Every name falls within one and only one of those categories, although some possibly could be placed in both. If that’s the case, Priestly made sometimes use of the vertical positioning within a certain category and positioned ambiguous cases accordingly:

[…] the Popes, as they partake of the nature both of Divines and Statesmen, I have placed next to the Statesmen among the Divines
Priestley 1778, p. 20

Last, but not least, Priestley describes his selection criteria for the names represented and, maybe more importantly, not represented in the chart. In a way, his approach is very similar to Google’s PageRank algorithm, that judges the importance of a web page by the amount and rank of links pointing to it. Not the quality of the content is relevant, but the popularity of it — “ […] renown not merit” (p. 16) in Priestley’s words.

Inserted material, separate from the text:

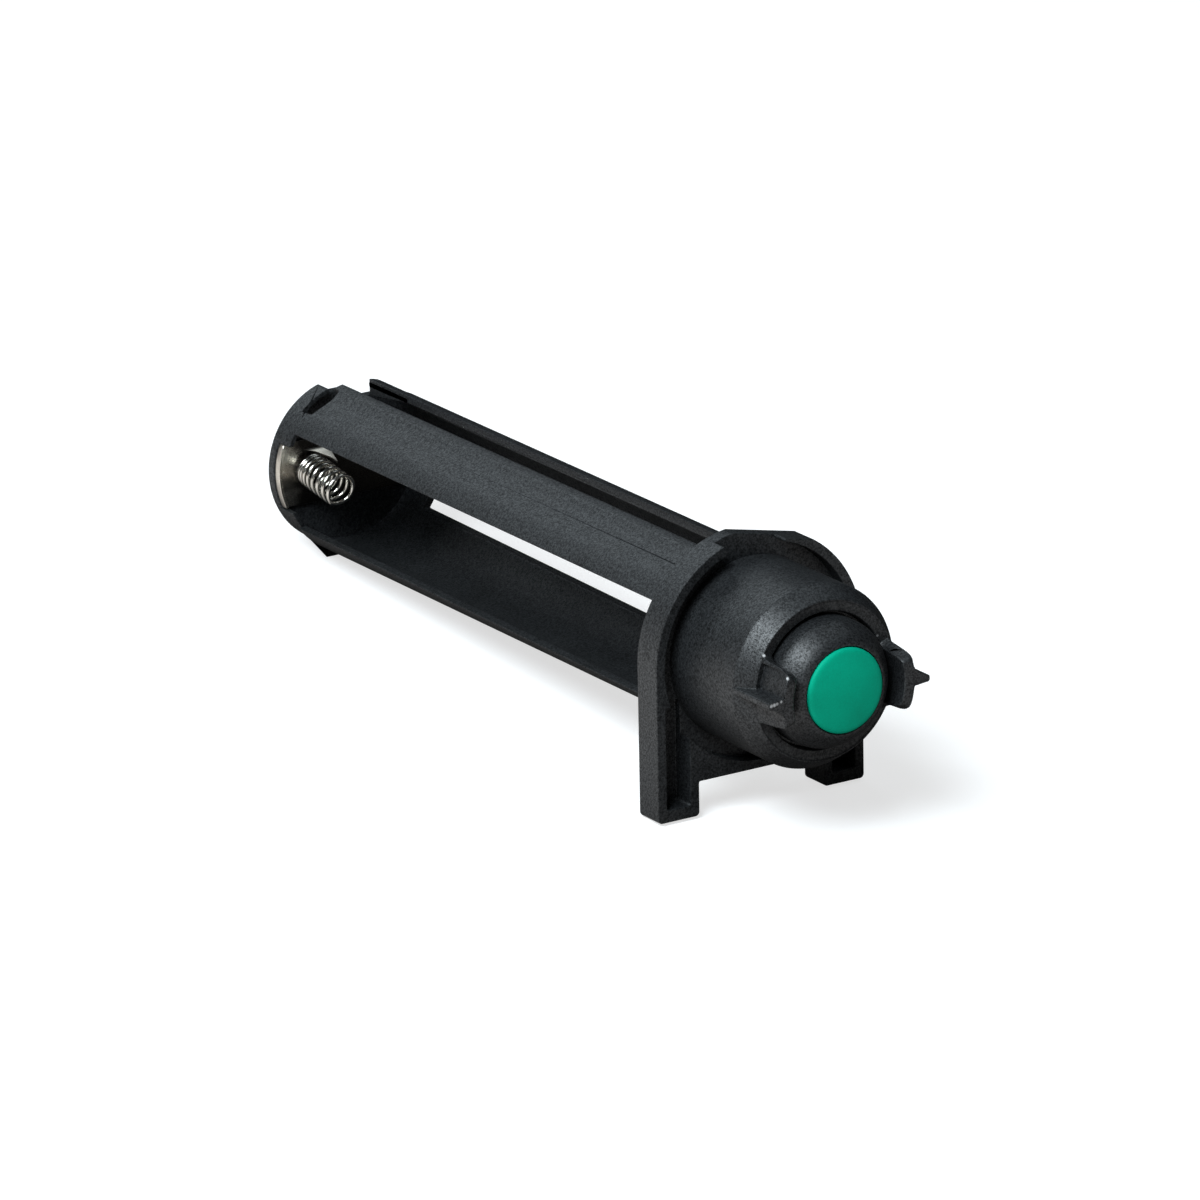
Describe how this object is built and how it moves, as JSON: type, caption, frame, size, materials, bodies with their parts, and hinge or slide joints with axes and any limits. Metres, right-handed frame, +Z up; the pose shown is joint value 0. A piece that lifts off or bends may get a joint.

so that a person who had made a great noise in the world, though he were known by nothing but the devastation he had made in it, was more acceptable to me than one who had deserved ever so well of it
Priestley 1778, p.16

Allow Redundancy

Priestley makes the case, that his graphical representation is in many ways superior to textual catalogue. Nevertheless, he decided to include the same information that is plotted visually also in a tabular format.

[…] several reasons have induced me […] to draw up a catalogue of all the names inserted in it, and to annex the real dates to each of them.
Priestley 1778, p.12

The bespoken reasons where the fact that, although the lines were drawn with uttermost precision, one could only with great difficulty read off the exact dates of birth and death. Also, it is very hard to find a name within the chart, if one does not have a general idea in which century or category to look for.

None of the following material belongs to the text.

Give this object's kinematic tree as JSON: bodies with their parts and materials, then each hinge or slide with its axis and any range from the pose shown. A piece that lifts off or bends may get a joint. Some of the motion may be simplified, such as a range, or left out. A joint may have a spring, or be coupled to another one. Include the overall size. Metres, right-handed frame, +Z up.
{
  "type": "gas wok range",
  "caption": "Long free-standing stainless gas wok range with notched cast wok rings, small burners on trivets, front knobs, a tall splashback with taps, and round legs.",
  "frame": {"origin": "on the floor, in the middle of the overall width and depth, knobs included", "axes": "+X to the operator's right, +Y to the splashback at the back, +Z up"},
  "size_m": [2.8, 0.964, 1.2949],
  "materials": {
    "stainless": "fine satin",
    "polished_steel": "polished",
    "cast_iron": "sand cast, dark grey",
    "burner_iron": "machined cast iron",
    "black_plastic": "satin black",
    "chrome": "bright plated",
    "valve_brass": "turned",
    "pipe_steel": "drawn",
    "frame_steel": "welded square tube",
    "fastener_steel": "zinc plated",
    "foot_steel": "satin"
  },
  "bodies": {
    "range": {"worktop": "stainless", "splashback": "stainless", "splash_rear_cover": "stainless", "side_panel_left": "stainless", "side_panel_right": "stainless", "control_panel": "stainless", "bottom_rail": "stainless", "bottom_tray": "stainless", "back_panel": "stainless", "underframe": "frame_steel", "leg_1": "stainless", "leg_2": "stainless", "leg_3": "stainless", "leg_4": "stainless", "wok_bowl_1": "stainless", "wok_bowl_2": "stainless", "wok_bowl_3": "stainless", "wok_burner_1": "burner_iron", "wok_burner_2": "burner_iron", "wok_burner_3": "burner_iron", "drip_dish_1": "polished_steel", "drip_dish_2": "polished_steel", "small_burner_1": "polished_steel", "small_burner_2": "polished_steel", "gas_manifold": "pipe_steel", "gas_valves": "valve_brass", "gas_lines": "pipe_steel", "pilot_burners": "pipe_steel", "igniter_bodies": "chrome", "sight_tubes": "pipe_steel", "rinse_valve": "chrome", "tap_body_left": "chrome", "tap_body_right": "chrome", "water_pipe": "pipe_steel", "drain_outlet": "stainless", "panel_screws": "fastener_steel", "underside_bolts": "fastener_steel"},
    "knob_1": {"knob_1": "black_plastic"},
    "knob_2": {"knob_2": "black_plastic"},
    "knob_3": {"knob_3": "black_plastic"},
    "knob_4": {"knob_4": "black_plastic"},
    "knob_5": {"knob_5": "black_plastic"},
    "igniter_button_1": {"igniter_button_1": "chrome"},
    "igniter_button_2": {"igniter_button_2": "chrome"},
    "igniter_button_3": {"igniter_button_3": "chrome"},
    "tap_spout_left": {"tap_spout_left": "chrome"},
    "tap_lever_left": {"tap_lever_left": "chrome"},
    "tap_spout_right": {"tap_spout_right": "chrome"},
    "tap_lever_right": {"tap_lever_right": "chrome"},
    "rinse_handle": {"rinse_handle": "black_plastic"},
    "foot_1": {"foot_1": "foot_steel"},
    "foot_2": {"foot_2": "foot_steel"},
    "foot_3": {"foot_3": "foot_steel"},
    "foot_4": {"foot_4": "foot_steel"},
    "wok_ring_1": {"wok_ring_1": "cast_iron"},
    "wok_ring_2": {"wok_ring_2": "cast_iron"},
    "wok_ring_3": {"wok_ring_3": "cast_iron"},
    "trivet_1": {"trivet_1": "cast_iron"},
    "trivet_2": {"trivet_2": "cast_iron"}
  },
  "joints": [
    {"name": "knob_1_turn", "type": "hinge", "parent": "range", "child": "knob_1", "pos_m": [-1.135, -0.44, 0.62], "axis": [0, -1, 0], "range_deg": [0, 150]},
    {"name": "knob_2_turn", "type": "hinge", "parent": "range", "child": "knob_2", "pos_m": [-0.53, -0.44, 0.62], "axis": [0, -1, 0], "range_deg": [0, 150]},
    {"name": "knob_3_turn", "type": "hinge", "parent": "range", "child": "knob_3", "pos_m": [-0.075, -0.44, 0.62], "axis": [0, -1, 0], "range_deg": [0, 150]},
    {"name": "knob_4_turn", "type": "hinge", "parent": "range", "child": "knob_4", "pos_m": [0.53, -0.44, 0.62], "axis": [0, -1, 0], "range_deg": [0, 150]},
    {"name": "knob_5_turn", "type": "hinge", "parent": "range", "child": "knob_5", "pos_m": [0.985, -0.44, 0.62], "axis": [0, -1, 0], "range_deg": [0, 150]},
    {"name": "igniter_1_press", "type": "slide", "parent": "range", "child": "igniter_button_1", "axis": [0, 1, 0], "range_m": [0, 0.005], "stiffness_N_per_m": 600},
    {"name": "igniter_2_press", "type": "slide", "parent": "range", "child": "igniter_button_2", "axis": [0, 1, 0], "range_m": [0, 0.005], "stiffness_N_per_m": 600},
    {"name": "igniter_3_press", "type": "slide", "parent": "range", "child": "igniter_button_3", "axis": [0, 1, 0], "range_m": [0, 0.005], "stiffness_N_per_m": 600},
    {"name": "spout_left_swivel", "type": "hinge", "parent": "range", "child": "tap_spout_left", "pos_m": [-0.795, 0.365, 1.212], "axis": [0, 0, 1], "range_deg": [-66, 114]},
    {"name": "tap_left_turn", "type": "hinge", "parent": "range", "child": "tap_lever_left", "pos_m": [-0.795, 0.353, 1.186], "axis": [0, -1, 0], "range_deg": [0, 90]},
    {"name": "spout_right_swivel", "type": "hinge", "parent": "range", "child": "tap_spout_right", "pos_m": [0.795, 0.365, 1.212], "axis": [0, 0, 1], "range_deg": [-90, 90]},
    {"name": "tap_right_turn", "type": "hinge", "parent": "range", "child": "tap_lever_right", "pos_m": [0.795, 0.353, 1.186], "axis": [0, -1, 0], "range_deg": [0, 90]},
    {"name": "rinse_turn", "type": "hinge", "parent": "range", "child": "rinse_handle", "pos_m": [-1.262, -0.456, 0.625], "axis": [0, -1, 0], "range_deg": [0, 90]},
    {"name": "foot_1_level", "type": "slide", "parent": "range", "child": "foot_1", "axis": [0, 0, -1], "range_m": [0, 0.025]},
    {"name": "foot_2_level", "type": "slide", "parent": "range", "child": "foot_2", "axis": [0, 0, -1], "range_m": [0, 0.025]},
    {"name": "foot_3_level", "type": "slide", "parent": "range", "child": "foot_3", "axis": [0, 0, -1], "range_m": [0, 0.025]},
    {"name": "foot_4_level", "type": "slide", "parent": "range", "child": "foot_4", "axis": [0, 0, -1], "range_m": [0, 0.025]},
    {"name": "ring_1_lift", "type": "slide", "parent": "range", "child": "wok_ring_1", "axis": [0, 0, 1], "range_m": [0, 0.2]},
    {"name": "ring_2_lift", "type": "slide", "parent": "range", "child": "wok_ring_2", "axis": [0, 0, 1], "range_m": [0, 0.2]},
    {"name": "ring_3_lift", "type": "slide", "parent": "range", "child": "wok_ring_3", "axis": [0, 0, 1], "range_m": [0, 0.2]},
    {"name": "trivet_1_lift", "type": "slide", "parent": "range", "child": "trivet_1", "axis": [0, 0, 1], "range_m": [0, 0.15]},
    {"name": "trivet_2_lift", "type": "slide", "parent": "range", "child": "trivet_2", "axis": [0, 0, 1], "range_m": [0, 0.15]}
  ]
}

In a sense every fact in the chart is represented twice, in graphics and writing, and therefore partly redundant. The gain in usability of the chart however more than justifies the redundancy in information.

Allow Interpretation

Perhaps most insightful in Priestley’s Description are not the sections where he outlines his visual and syntactical guidelines. After all, most decisions can be derived from the chart itself. Where one can really gain an impression of his design process is when he gives reason for breaking his own conventions, which he did on various occasions.

For example, in “busier” centuries, where a lot of names would deserve a place in the chart, the selection criteria employed were tougher and a lot of them were excluded due to a lack of space.

[…] hundreds which have been excluded in later, and more crowded ages, would have found a ready reception in an earlier period
Priestley 1778, p. 17

Where excluding a name was not an option, Priestley moved it to the second best fitting category:

[…] several persons finding no room among the Divines, were obliged to content themselves with a place among the Historians or Critics.
Priestley 1778, p.21

Although he followed some guidelines in the vertical positioning of names within a category, often it was his interpretation and sometimes even his subjective amusement that was decisive:

[…] placing those persons the nearest together who had the most connections, and whom I thought it would be most amusing to compare together
Priestley 1778, p. 19

In fact Priestley does not deny the fact, that personal preferences and involvement rather than objectivity have often influenced the design of the chart (pp. 13, 17, 18).

Allow Involvement

To make up for the fact that a user might not agree with the selection of names in Priestley’s chart, he asserts that there is enough room to also add own lines at will. Except maybe in the most crowded places, for which he offers a workaround:

[…]Besides, lines may be drawn in any place, even where names cannot be inserted; and as the person who inserts them will know what lives they represent, the names are quite superfluous.
Priestley 1778, p.18

He also leaves space for the user to update the chart himself, at least until the unforeseeable future of 1800, “a date which none who are now capable of perusing this chart can reasonably expect to see” (p. 18).